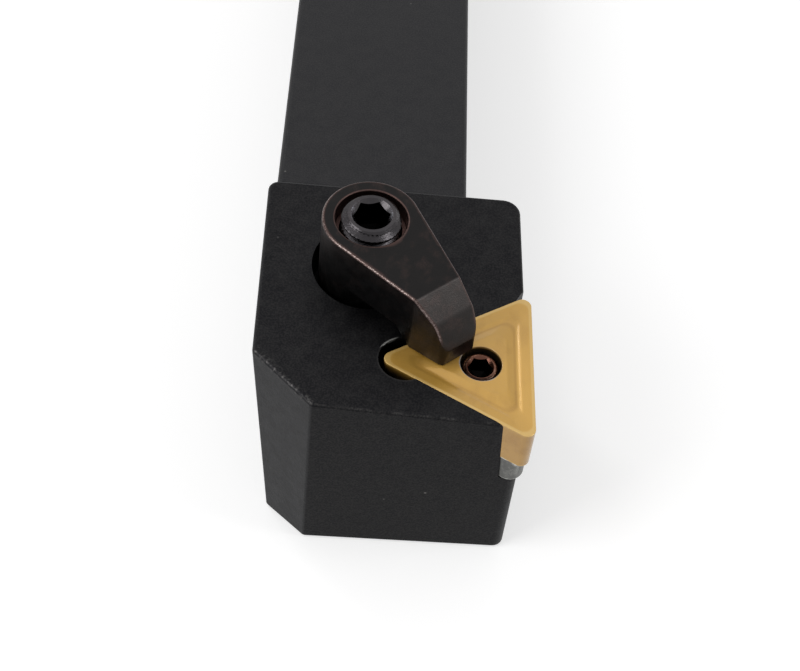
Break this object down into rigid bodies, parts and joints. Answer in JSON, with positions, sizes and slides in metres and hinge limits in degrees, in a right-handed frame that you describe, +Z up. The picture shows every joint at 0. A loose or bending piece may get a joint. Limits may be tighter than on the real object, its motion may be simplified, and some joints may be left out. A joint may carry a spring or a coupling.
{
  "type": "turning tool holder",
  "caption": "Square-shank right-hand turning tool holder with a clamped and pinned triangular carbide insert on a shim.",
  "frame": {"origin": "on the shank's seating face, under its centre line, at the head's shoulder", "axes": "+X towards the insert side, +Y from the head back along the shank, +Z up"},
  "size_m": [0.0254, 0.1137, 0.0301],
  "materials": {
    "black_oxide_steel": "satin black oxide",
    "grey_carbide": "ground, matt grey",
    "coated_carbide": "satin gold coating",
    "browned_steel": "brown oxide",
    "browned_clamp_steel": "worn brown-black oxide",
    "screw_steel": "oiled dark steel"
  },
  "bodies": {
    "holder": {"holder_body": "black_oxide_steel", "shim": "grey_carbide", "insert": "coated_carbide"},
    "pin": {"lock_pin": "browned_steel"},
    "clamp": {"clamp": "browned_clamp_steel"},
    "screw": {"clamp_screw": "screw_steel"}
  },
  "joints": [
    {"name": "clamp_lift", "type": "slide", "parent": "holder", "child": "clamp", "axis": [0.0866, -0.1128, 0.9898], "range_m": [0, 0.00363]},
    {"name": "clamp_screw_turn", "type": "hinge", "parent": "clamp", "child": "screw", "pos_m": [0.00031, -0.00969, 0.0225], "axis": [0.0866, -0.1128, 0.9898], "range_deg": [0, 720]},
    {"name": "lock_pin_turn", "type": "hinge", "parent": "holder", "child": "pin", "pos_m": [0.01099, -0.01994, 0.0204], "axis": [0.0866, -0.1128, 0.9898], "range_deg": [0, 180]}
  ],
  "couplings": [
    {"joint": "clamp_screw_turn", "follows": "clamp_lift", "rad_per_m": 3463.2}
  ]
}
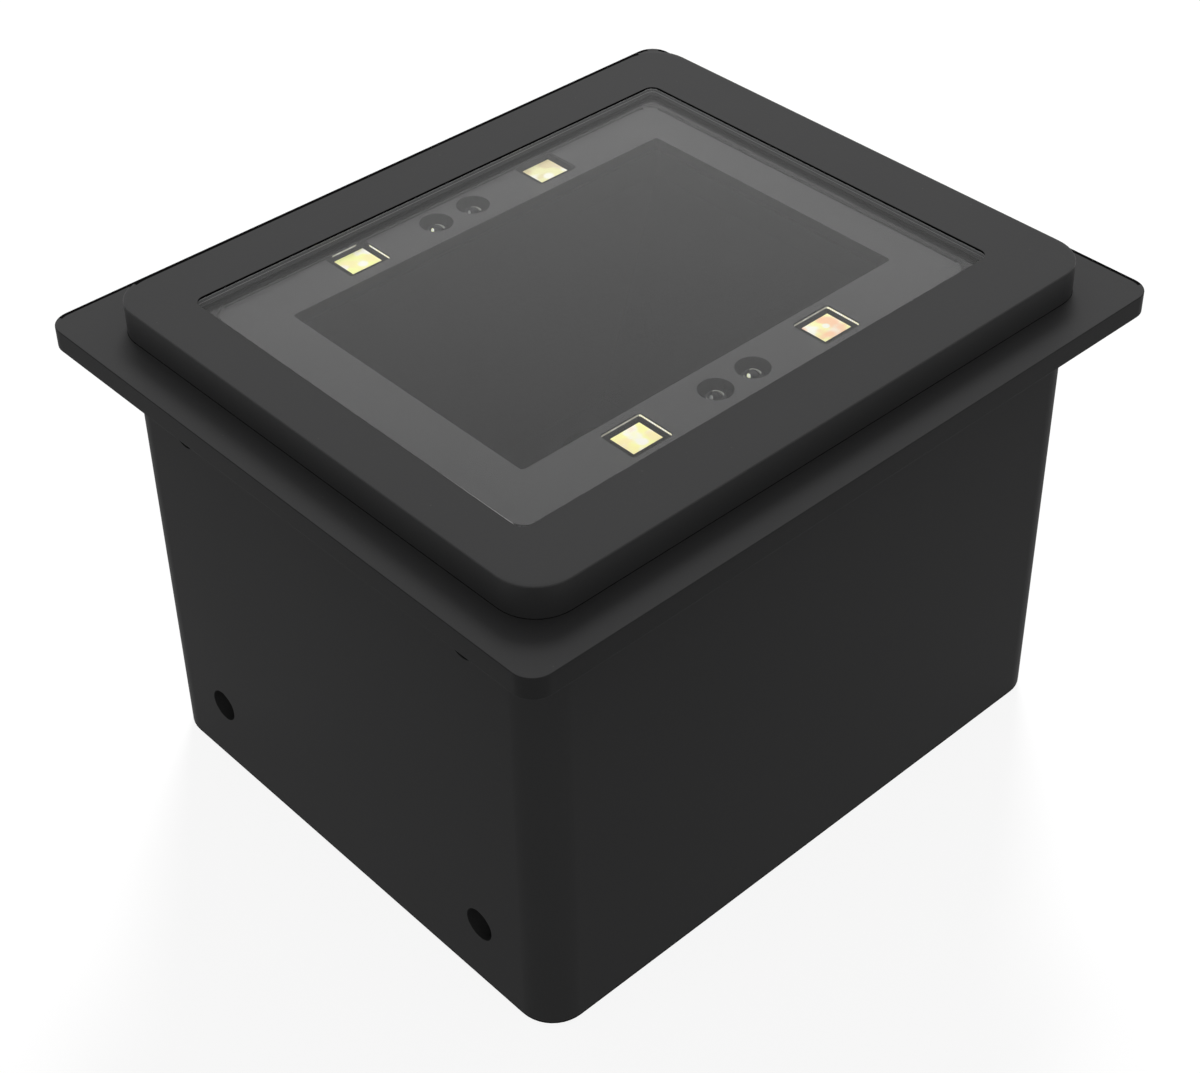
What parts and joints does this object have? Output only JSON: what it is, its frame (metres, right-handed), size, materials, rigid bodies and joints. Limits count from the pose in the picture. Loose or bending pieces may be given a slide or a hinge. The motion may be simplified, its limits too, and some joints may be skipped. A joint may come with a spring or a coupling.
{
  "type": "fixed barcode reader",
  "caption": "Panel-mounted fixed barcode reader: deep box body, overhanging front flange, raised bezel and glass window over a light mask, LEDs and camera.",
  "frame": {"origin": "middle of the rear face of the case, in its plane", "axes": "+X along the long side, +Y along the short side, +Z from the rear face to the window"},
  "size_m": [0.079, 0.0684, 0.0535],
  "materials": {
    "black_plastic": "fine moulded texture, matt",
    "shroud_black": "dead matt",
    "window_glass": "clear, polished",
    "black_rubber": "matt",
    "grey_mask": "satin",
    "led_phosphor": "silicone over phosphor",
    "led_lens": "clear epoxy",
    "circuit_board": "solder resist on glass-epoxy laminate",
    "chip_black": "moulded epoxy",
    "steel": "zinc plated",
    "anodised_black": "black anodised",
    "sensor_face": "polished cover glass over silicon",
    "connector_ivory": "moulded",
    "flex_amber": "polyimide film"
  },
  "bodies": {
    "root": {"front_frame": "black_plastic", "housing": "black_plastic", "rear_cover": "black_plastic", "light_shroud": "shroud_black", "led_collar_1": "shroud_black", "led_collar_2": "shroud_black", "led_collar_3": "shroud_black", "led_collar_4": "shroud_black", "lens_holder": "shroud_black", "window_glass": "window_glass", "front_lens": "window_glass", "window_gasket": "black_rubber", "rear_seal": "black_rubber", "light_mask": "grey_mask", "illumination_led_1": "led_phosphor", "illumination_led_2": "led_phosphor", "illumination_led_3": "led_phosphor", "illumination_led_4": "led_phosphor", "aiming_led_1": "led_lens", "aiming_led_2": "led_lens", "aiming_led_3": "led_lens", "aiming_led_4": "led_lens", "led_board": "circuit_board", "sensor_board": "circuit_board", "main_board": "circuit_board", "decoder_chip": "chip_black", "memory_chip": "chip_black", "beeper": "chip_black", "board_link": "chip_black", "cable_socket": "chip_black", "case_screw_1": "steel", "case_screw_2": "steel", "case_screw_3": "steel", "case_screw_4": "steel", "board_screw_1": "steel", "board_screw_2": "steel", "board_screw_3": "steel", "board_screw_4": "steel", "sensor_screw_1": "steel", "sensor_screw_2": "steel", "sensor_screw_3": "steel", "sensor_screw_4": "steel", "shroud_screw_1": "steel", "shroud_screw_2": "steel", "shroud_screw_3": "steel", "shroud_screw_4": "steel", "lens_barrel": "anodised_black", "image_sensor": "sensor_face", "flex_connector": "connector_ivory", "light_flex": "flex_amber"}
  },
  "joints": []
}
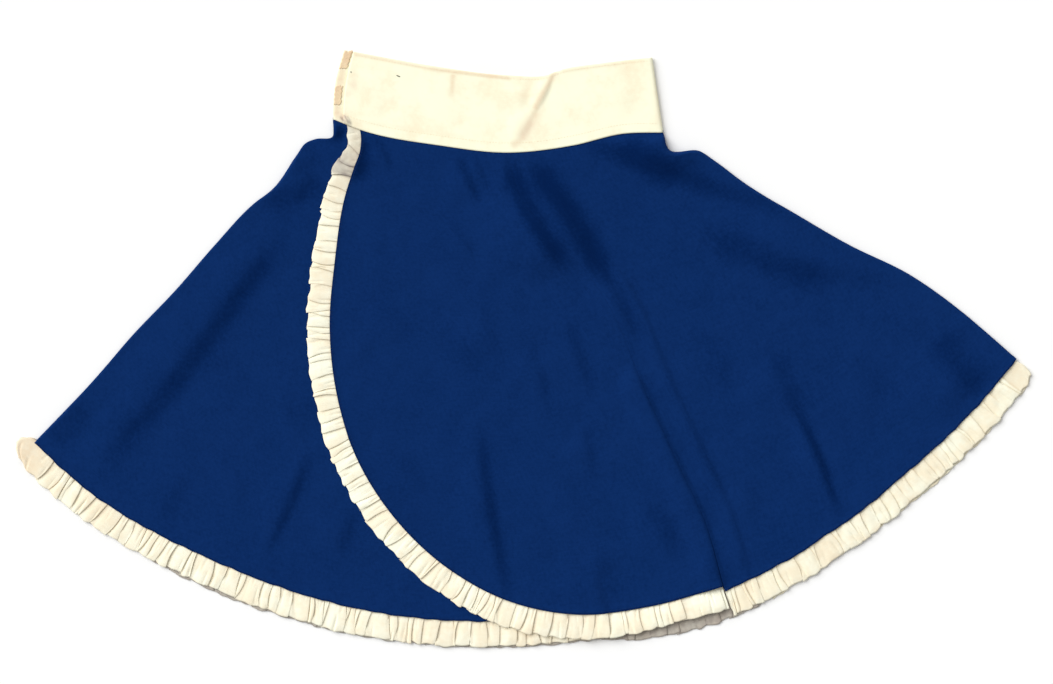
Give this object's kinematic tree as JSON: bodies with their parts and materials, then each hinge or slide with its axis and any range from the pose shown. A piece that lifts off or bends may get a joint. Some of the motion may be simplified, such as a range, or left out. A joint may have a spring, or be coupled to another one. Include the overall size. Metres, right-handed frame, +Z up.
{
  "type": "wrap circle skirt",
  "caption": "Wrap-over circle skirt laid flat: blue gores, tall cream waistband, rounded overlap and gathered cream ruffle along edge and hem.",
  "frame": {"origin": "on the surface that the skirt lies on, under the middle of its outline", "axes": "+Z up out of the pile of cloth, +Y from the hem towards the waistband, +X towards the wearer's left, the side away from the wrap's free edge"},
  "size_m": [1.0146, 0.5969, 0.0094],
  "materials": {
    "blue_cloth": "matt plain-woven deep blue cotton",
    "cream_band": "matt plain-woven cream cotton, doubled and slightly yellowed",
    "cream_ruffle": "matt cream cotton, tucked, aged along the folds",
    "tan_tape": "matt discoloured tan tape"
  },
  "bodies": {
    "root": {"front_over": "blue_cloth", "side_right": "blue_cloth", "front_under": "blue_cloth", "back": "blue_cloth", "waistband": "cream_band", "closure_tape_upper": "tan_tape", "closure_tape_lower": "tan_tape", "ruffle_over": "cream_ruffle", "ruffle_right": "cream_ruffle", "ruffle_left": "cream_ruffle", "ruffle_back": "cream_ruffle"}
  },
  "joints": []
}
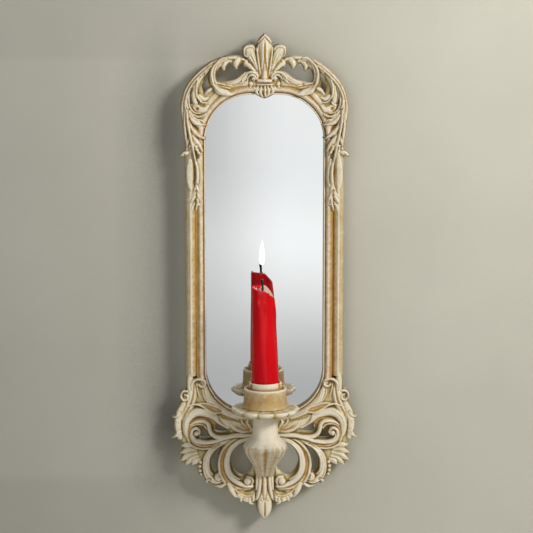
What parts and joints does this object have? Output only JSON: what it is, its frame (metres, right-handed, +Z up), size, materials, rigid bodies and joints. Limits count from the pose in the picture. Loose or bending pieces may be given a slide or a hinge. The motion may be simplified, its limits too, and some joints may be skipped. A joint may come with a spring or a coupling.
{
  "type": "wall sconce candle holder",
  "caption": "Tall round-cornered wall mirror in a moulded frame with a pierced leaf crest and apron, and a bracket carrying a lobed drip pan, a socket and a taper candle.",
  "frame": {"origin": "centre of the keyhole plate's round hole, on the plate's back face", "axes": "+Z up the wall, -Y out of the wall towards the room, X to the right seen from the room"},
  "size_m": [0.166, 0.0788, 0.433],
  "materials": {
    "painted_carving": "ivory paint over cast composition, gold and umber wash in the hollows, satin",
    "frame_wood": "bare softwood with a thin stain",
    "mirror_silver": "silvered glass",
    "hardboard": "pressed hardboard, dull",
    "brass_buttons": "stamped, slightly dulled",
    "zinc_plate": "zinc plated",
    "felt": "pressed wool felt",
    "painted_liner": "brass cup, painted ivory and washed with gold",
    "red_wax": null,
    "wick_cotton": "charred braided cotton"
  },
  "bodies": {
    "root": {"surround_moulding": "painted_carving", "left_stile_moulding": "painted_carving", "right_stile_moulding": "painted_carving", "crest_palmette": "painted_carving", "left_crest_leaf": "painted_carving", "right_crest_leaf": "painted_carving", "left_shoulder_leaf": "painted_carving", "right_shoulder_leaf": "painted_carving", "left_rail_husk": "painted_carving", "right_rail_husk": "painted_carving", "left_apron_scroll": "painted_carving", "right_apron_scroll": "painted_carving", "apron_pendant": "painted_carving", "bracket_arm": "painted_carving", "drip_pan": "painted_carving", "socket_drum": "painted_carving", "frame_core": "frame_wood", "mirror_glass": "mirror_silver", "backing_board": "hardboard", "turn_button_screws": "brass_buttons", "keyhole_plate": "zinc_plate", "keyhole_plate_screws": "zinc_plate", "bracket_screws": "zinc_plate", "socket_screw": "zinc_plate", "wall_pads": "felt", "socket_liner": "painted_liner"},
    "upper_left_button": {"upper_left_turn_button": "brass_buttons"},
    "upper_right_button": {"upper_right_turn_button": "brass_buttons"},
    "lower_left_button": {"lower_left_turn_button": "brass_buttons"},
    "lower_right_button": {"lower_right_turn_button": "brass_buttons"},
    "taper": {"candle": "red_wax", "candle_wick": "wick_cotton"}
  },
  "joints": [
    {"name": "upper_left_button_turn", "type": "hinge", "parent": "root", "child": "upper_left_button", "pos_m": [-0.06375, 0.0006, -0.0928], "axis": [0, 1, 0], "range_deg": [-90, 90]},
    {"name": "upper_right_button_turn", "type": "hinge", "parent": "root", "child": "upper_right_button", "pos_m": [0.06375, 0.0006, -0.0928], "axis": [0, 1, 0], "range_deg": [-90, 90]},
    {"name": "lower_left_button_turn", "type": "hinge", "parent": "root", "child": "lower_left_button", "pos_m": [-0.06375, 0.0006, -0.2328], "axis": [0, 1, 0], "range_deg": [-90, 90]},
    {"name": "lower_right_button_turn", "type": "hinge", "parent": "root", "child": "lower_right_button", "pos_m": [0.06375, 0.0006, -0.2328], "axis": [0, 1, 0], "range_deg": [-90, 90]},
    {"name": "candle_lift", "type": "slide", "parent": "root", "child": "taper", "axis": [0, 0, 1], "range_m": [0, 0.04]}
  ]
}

----------

• REQUIRED WORK:
Show the lines where the word "this" appears in the entries.

• EXERCISE OUTPUT:
Break this object down into rigid bodies, parts and joints. Answer in JSON, with positions, sizes and slides in metres and hinge limits in degrees, in a right-handed frame that you describe, +Z up. The picture shows every joint at 0. A loose or bending piece may get a joint. Limits may be tighter than on the real object, its motion may be simplified, and some joints may be left out. A joint may carry a spring or a coupling.
What parts and joints does this object have? Output only JSON: what it is, its frame (metres, right-handed), size, materials, rigid bodies and joints. Limits count from the pose in the picture. Loose or bending pieces may be given a slide or a hinge. The motion may be simplified, its limits too, and some joints may be skipped. A joint may come with a spring or a coupling.
Give this object's kinematic tree as JSON: bodies with their parts and materials, then each hinge or slide with its axis and any range from the pose shown. A piece that lifts off or bends may get a joint. Some of the motion may be simplified, such as a range, or left out. A joint may have a spring, or be coupled to another one. Include the overall size. Metres, right-handed frame, +Z up.
What parts and joints does this object have? Output only JSON: what it is, its frame (metres, right-handed, +Z up), size, materials, rigid bodies and joints. Limits count from the pose in the picture. Loose or bending pieces may be given a slide or a hinge. The motion may be simplified, its limits too, and some joints may be skipped. A joint may come with a spring or a coupling.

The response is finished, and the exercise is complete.